In a statement on Monday, Europe’s largest wealth manager said the
proposed reforms would force UBS to hold an additional $24 billion in capital,
largely due to requirements that it fully capitalize its foreign subsidiaries.
The bank argued that such measures would be disproportionate and
out of line with international standards.
“The proposal would lead to huge added costs and endanger the
continuation of the successful business model,” UBS said, adding that the
approach to foreign units went beyond what global competitors face.
UBS became Switzerland’s only global banking champion after Credit
Suisse collapsed in 2023, prompting a state-backed rescue.
In response, the Swiss government pledged to overhaul banking
regulation to prevent a repeat crisis and ensure taxpayers would not again be
exposed to bailout risks.
The reform package, launched for consultation in September, is
designed to tighten capital requirements and reduce regulatory discretion.
Stakeholders were given until early January to submit responses.
Business and banking lobby groups have broadly sided with UBS.
Economiesuisse, a major business association, warned that higher capital costs
would ripple through the economy, negatively affecting Swiss industry and
investment.
Political reactions have been split. The right-wing Swiss People’s
Party said it favored a compromise that would preserve UBS’s ability to compete
internationally, while the center-left Social Democrats and the Green Party
voiced support for the tougher proposals as a necessary safeguard against
future crises.
UBS also raised concerns about the potential impact on customers.
The bank said that if stricter requirements had to be met primarily through
Common Equity Tier 1 capital, the most expensive form of capital, this would
likely translate into higher costs for clients and a tighter supply of credit.

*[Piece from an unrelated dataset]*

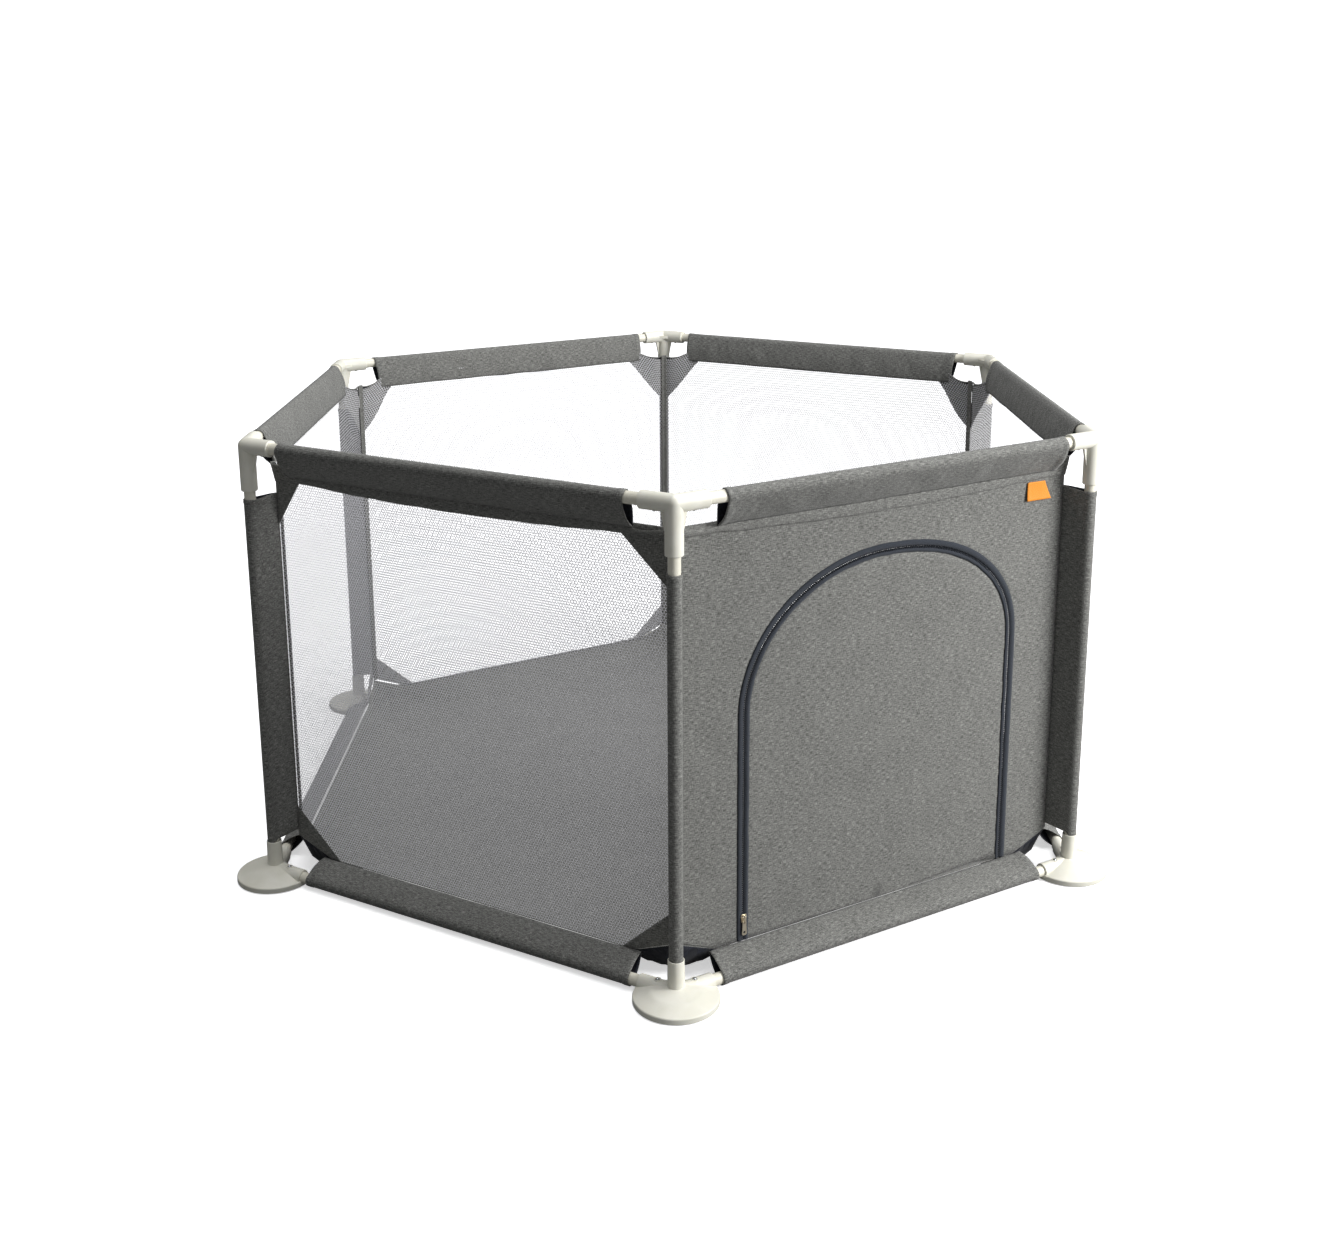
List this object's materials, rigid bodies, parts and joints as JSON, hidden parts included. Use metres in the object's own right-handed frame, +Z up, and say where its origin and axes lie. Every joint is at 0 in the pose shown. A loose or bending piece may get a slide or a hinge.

To mitigate that risk, UBS called for greater recognition of
Additional Tier 1 instruments and bail-in bonds.
It argued that AT1 debt should be strengthened and treated in line
with practices in the European Union and the United Kingdom, rather than being
sidelined in favor of more costly equity buffers.
The lender also contended that Credit Suisse’s downfall was not
the result of insufficient capital rules, but of regulatory flexibility.
According to UBS, had existing Swiss regulations been applied more
rigorously, Credit Suisse would have been forced to make adjustments earlier,
potentially averting its collapse.
The Swiss Banking Association echoed that view, saying the crisis
stemmed from excessive regulatory latitude rather than weak capital standards.
Simply avoiding such concessions in the future would be sufficient, the group
said.
Despite publicly defending its tough stance, the government
appears open to compromise. Sources familiar with the discussions say
regulators are preparing to soften some of the proposed rules that fall
directly under government control.
Lawmakers have also signaled that parliament is unlikely to adopt
the most stringent version of the reforms initially outlined by officials. In
December, Reuters reported that the final framework is expected to be more
moderate than first proposed.
Investor sentiment suggests markets are already pricing in a
softer outcome. UBS shares have risen more than 20 percent since the start of
December, buoyed in part by optimism that the capital requirements will be
watered down.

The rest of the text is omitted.